Assuming that $\lambda$ is any number, does below set of equations have a solution? If it has, find the general solution for this system. $$\lambda x_1+x_2+x_3=1$$ $$x_1+\lambda x_2+x_3=\lambda$$ $$x_1+x_2+\lambda x_3=\lambda^2$$ I understand how this problem should be solved, however when transform this set to a matrix and then row reduce it to an echolon form I get: $$B=\left(\begin{array}{ccc|c} 1 & 1 & \lambda & \lambda\\ 0 & \lambda-1 & 1-\lambda & \lambda-\lambda^2\\ 0 & 0 & (\lambda-1)(\lambda+2) & \lambda^3+\lambda^2-\lambda-1\end{array}\right)$$ But from this point I start to struggle, don't really know where I'm making mistake.

Answer 1

Your work is good. Now you are at a crossroads, but either $\lambda=1$ or $\lambda\ne1$.

In the latter case, you can divide the second row by $\lambda-1$ $$ \left( \begin{array}{ccc|c} 1 & 1 & \lambda & \lambda\\ 0 & 1 & -1 & -\lambda\\ 0 & 0 & (\lambda-1)(\lambda+2) & (\lambda-1)(\lambda+1)^2 \end{array} \right) $$ and also the third row by $\lambda-1$, to get $$ \left( \begin{array}{ccc|c} 1 & 1 & \lambda & \lambda\\ 0 & 1 & -1 & -\lambda\\ 0 & 0 & \lambda+2 & (\lambda+1)^2 \end{array} \right) $$ Now, if $\lambda=-2$, the system has no solution. If $\lambda\ne-2$ you can find the unique solution by standard methods.

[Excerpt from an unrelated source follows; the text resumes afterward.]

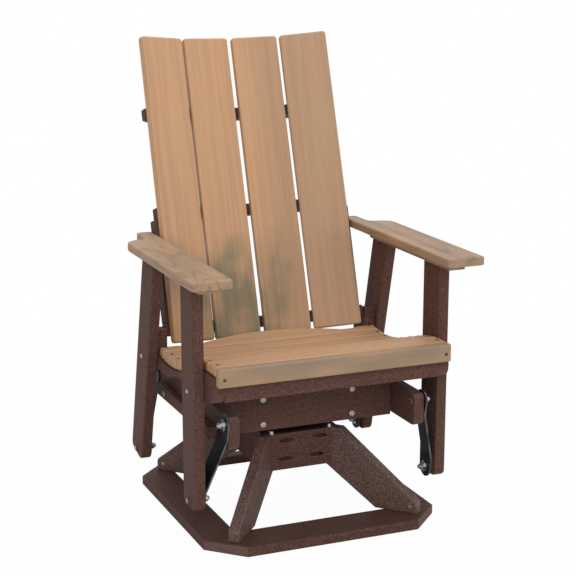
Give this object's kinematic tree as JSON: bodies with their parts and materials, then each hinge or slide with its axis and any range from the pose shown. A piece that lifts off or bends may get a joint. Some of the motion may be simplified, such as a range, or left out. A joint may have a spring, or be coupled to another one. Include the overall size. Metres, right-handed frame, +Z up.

If $\lambda=1$, the matrix becomes $$ \left( \begin{array}{cc} 1 & 1 & 1 & 1\\ 0 & 0 & 0 & 0\\ 0 & 0 & 0 & 0 \end{array} \right) $$ which is easy to deal with.

Answer 2

$$\lambda x_1+x_2+x_3=1$$ $$x_1+\lambda x_2+x_3=\lambda$$ $$x_1+x_2+\lambda x_3=\lambda^2$$ Adding all three equations together gives $$(\lambda+2)(x_1+x_2+x_3)=1+\lambda+\lambda^2$$ If $\lambda=-2$ we have $0=1+(-2)+(-2)^2=3$, which is absurd. Thus we can divide by $\lambda+2$:

$$x_1+x_2+x_3=\frac{1+\lambda+\lambda^2}{\lambda+2}$$ Subtracting this from all three original equations gives $$(\lambda-1)x_1=1-\frac{1+\lambda+\lambda^2}{\lambda+2}$$ $$(\lambda-1)x_2=\lambda-\frac{1+\lambda+\lambda^2}{\lambda+2}$$ $$(\lambda-1)x_3=\lambda^2-\frac{1+\lambda+\lambda^2}{\lambda+2}$$ If $\lambda=1$, all three of the original equations reduce to $x_1+x_2+x_3=1$, whose solution is simply $$x_1=p,x_2=q,x_3=1-p-q\qquad p,q\in\mathbb R\tag1$$ Otherwise, dividing by $\lambda-1$ gives the unique solution of $$x_1=\frac{1-\frac{1+\lambda+\lambda^2}{\lambda+2}}{\lambda-1}=\frac1{\lambda+2}-1\\ x_2=\frac{\lambda-\frac{1+\lambda+\lambda^2}{\lambda+2}}{\lambda-1}=\frac1{\lambda+2}\\ x_3=\frac{\lambda^2-\frac{1+\lambda+\lambda^2}{\lambda+2}}{\lambda-1}=\frac{(\lambda+1)^2}{\lambda+2}\tag2$$ In conclusion, the solutions of the linear system are

• as in $(1)$ if $\lambda=1$
• none if $\lambda=-2$
• as in $(2)$ otherwise.